PERIGO EM BANGCOC
Apenas Deus Perdoa marca a nova parceria da dupla Nicholas Winding Refn e Ryan Gosling, diretor e ator do ultra Cult Drive, respectivamente. Durante o Festival de Cannes de 2011, quando o cineasta Lars von Trier foi considerado persona non grata após os comentários sobre Hitler, Refn fez questão de se declarar contra seu conterrâneo (os dois são dinamarqueses). Pois bem, o mundo dá voltas, e dois anos depois é Refn quem recebe um tratamento morno, e vaias, de parte da imprensa após a exibição de sua nova obra.
Tudo porque o novo filme estrelado por Ryan Gosling foi acusado de ser muito pretensioso. A verdade é que em Apenas Deus Perdoa, o diretor Refn realmente parece muito consciente de seu estilo, como se brincasse de se autoparodiar. E se muita gente reclamou que Drive era excessivamente lento, espere para ver o que foi confeccionado aqui em matéria de longas pausas dramáticas onde ninguém diz uma palavra, ou ao menos realiza um movimento. São muitas encaradas significativas. Mas nem por isso Apenas Deus Perdoa é um filme chato ou monótono. É apenas artístico demais.

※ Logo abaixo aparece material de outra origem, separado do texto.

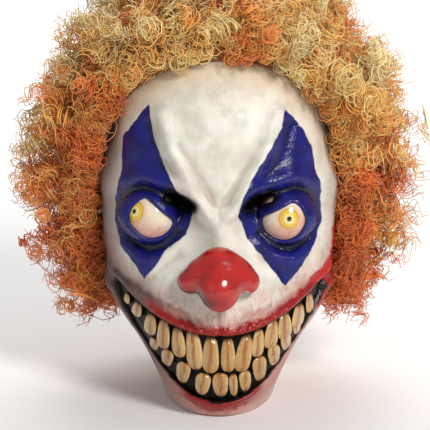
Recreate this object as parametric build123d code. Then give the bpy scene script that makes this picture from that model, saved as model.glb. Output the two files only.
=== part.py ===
"""Over-the-head latex clown mask with a curly wig, in millimetres.

The mask faces -Y, +X is on the right of someone who looks at the face, and +Z is up. The origin is under the
middle of the whole object, on the plane that its bottom rim stands on. The latex skin is one hollow casting.
The eyes, gums and teeth are set in from behind, the nose is glued on, the wig is a stretch cap that carries
rows of curled hair, and a hook-and-loop tab closes the entry slit at the nape.
"""

import math
import os

from build123d import *

# ---- driving dimensions ----
SKIN = 2.6  # wall of the latex casting
GLUE = 0.3  # clear gap between neighbouring soft pieces
CROWN_Z = 312.0  # top of the latex skull
Y_SHIFT = -6.8  # moves the head so that the whole object is centred over the origin

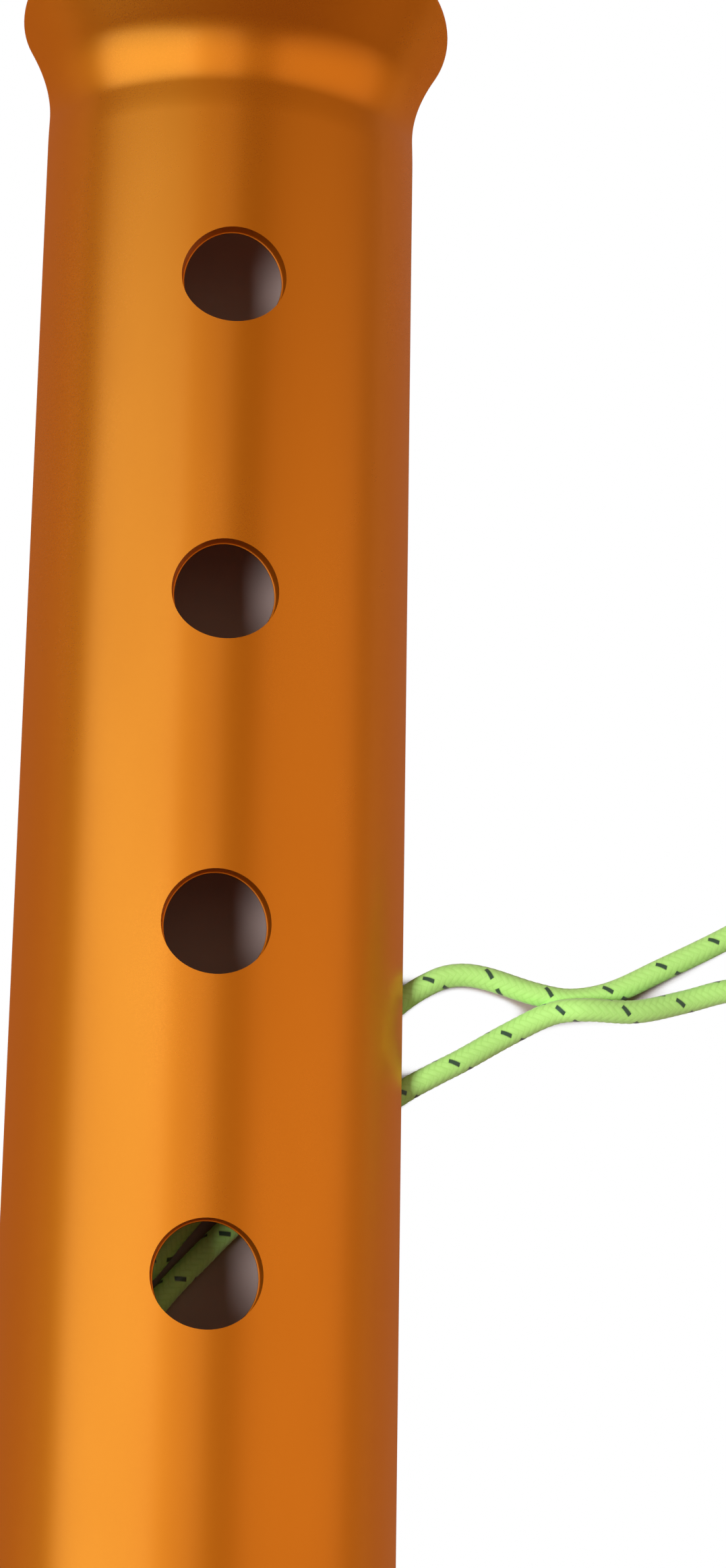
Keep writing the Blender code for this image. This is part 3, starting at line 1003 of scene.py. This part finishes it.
@dataclass(frozen=True)
class Softbox:
    """A soft rectangular light that faces a place on the peg's long axis.

    Its place, the aim along the peg and its size are in metres. A light either shows in gloss
    or lights what isn't glossy, but not both.
    """

    name: str
    place: Triple
    aim: float
    size: tuple[float, float]
    radiance: float
    tint: Colour = (1.0, 1.0, 1.0)
    gloss: bool = True

    def make(self) -> None:
        """Put the light into the scene, with its second side along the peg."""
        lamp = bpy.data.lights.new(self.name, "AREA")
        lamp.shape = "RECTANGLE"
        lamp.size, lamp.size_y = self.size
        lamp.color = self.tint
        lamp.energy = self.radiance * math.pi * self.size[0] * self.size[1]
        thing = bpy.data.objects.new(self.name, lamp)
        across, along, up = self.place
        pitch = math.atan2(self.aim - along, math.hypot(across, up))
        thing.location = self.place
        thing.rotation_euler = (pitch, math.atan2(across, up), 0.0)
        thing.visible_glossy = self.gloss
        thing.visible_diffuse = not self.gloss
        bpy.context.scene.collection.objects.link(thing)


SOFTBOXES = (
    Softbox("key_light", (-0.679, 0.12, 0.591), 0.12, (0.83, 1.01), 0.73, (1.0, 1.45, 2.6)),
    Softbox("key_shoulder", (-0.218, 0.12, 0.873), 0.12, (0.42, 1.01), 0.45, (1.0, 1.12, 1.5)),
    Softbox("side_light", (0.636, 0.14, 0.636), 0.14, (0.96, 0.97), 0.31, (1.0, 0.92, 1.0)),
    Softbox("fill_light", (-0.81, -0.24, 0.906), 0.09, (0.26, 0.5), 37.0, gloss=False),
)


@dataclass
class Studio:
    """The camera, the floor, the lights and the world.

    The camera's turns are in degrees. The room's colours go by direction: 0 is straight towards
    the tip, 0.5 is square to the peg, and 1 is straight towards the head.
    """

    image: tuple[int, int] = (1077, 2325)
    focal_pixels: float = 6257.2
    camera_place: Triple = (-36.7544 * MM, 2.8202 * MM, 251.4233 * MM)
    camera_turn: Triple = (19.7092, -10.8164, 0.8479)
    shift: float = 0.0
    sensor_height: float = 36.0
    clip_start: float = 0.01
    floor_size: float = 6.0
    backdrop_top: float = 0.02
    room: tuple[tuple[float, Triple], ...] = (
        (0.0, (0.24, 0.15, 0.12)), (0.28, (0.24, 0.15, 0.12)), (0.42, (0.42, 0.31, 0.22)),
        (0.62, (0.42, 0.31, 0.22)), (0.76, (0.27, 0.19, 0.13)))

    def camera(self) -> None:
        """The camera, fitted to the peg's outline and holes in the photograph."""
        lens = bpy.data.cameras.new("camera")
        lens.sensor_fit = "VERTICAL"
        lens.sensor_height = self.sensor_height
        lens.lens = self.focal_pixels * self.sensor_height / self.image[1]
        lens.clip_start = self.clip_start
        thing = bpy.data.objects.new("camera", lens)
        thing.location = Vector(self.camera_place) + Vector((self.shift, 0, 0))
        thing.rotation_euler = [math.radians(angle) for angle in self.camera_turn]
        bpy.context.scene.collection.objects.link(thing)
        bpy.context.scene.camera = thing

    def floor(self) -> None:
        """The floor, at the height that the peg and its cord lie on."""
        shape = bmesh.new()
        bmesh.ops.create_grid(shape, x_segments=1, y_segments=1, size=self.floor_size / 2)
        new_object("floor", shape, PaleFloor().make())

    def lights(self) -> None:
        """Three lights that only gloss shows, and a fill that it doesn't show."""
        for light in SOFTBOXES:
            light.make()

    def world(self) -> None:
        """A white backdrop, and the dimmer room above it that gloss shows and that fills shade."""
        world = bpy.data.worlds.new("studio")
        bpy.context.scene.world = world
        world.use_nodes = True
        tree = world.node_tree
        tree.nodes.clear()
        output = tree.nodes.new("ShaderNodeOutputWorld")
        background = tree.nodes.new("ShaderNodeBackground")
        path = tree.nodes.new("ShaderNodeLightPath")
        split = tree.nodes.new("ShaderNodeSeparateXYZ")
        tree.links.new(tree.nodes.new("ShaderNodeTexCoord").outputs["Generated"], split.inputs[0])

        room = tree.nodes.new("ShaderNodeValToRGB")
        room.color_ramp.interpolation = "EASE"
        tree.links.new(self.number(tree, "MULTIPLY_ADD", split.outputs[1], 0.5, 0.5),
                       room.inputs[0])
        stops = room.color_ramp.elements
        stops.remove(stops[1])
        stops[0].position, stops[0].color = self.room[0][0], rgb(*self.room[0][1])
        for place, colour in self.room[1:]:
            stops.new(place).color = rgb(*colour)

        low = self.number(tree, "LESS_THAN", split.outputs[2], self.backdrop_top)
        gloss = self.number(tree, "MULTIPLY", path.outputs["Is Glossy Ray"], low)
        clear = self.number(tree, "ADD", path.outputs["Is Camera Ray"],
                            path.outputs["Is Transmission Ray"])
        white = self.number(tree, "MAXIMUM", gloss, clear)
        mix = tree.nodes.new("ShaderNodeMix")
        mix.data_type = "RGBA"
        tree.links.new(white, mix.inputs["Factor"])
        tree.links.new(room.outputs[0], mix.inputs[6])
        mix.inputs[7].default_value = rgb(1.0, 1.0, 1.0)
        tree.links.new(mix.outputs[2], background.inputs["Color"])
        tree.links.new(background.outputs[0], output.inputs["Surface"])

    def number(self, tree: bpy.types.NodeTree, operation: str, first: bpy.types.NodeSocket,
               second: object, third: float = 0.0) -> bpy.types.NodeSocket:
        """Work out one number in the world's nodes.

        Args:
            tree: the world's nodes.
            operation: the Math node's operation.
            first: its first socket.
            second: its second socket or number.
            third: its third number.

        Returns:
            The socket that holds the result.
        """
        node = tree.nodes.new("ShaderNodeMath")
        node.operation = operation
        tree.links.new(first, node.inputs[0])
        if isinstance(second, bpy.types.NodeSocket):
            tree.links.new(second, node.inputs[1])
        else:
            node.inputs[1].default_value = second
        node.inputs[2].default_value = third
        return node.outputs[0]

    def build(self) -> None:
        """Make all of it but the camera, which was made first."""
        self.floor()
        self.lights()
        self.world()
        bpy.context.scene.view_settings.view_transform = "Standard"


def main() -> None:
    """Build the camera, the cord, the knot, the peg and the studio, in that order."""
    logging.basicConfig(level=logging.INFO, format="%(name)s: %(message)s")
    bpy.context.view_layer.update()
    channel = Channel()
    studio = Studio(shift=channel.shift)
    studio.camera()

    braid = ReflectiveBraid().make()
    cord = Cord(shift=channel.shift)
    knot = JoiningKnot(cord).build(braid)
    CordLoop(cord).build(braid, knot)

    peg = channel.build(AnodisedSheet().make())
    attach(peg, "root")
    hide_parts("peg_channel")
    LOG.info("%s: %d faces", peg.name, len(peg.data.polygons))

    studio.build()


if __name__ == "__main__":
    main()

Logo na primeira cena somos apresentados à fúria descontrolada de Billy, personagem de Tom Burke, o irmão do protagonista de Gosling. No filme, os dois cuidam de negócios escusos, gerenciando lutas ilegais em Bangcoc, Tailândia. De forma irracional, o sujeito sai pela cidade, invadindo bordéis e direcionando sua brutalidade às prostitutas. Como esperado o acontecimento não acaba de uma boa maneira, com o cruel antagonista matando uma jovem. Detido no local pela polícia, o destino do sujeito é trágico, e ele acaba morto pelo pai da mulher que assassinou.
É justamente o fato que desencadeia a trama de Apenas Deus Perdoa, com a chega da mãe dos irmãos ao local. A vampiresca Crystal, papel de uma das melhores atrizes da atualidade, a britânica por nascimento mas francesa por opção, Kristin Scott Thomas. A fantástica atriz está ótima no filme, exibindo uma beleza irretocável no auge de seus 53 anos de idade. Beleza essa que só é comparada ao instinto visceral e nem um pouco materno de sua personagem. Todo o charme e elegância que imaginamos ao lembrar da atriz se esvai propositalmente aqui, essa é uma grande metamorfose.
Numa das cenas de destaque da obra, Thomas é vil e obscena ao triturar com as palavras seu próprio filho (Gosling). Essa não poderia ser uma persona mais distante da própria personalidade da classuda atriz. A mulher deseja pura e simplesmente uma fria vingança contra os responsáveis pela morte de seu filho, e acredita que o caçula Julian, papel de Gosling, deveria realizar tal façanha em memória ao seu irmão. Tudo se direciona para Chang, o chefe de polícia local, papel de Vithaya Pansringarm. Ele é um sujeito honesto e muito metódico, que rege sua cidade com mão de ferro.
Agora, essas duas forças irão colidir quando a polícia e os criminosos se enfrentarem. Apenas Deus Perdoa tem uma trama simples e um tanto linear. No entanto, Refn querendo mais uma vez se mostrar um cineasta de qualidade, explora cada detalhe, de forma uma artística extrema. E o faz ao ponto de incomodar, exagerando na direção de arte, fotografia, e em basicamente todos os outros quesitos da obra. Esse é seu filme mais chamativo. O mais importante, porém, o filme carece, a humanidade. Apesar de seu grande estilo, Drive era acima de tudo uma obra que ganhava por seus relacionamentos humanos, principalmente entre Gosling e Carey Mulligan.
Em Apenas Deus Perdoa parecemos ter apenas esboços de personagens, seus designs sem uma humanidade verdadeira. Esse é um filme extremamente violento também, que extrapola em momentos gráficos e explícitos. São muitas sequências de surrealismo também, resultados de sonhos e pensamentos, pontos sempre negativos em toda obra. Mesmo Apenas Deus Perdoa sendo a obra mais convencida da carreira do talentoso Refn, ela não deixa de ser interessante, para dizer no mínimo. Mesmo com todos os defeitos apresentados, uma obra autoral que expõe os pensamentos e desejos de um verdadeiro artista é sempre melhor do que empacotados que só expõem a ganância de engravatados de estúdios tentando lucrar mais.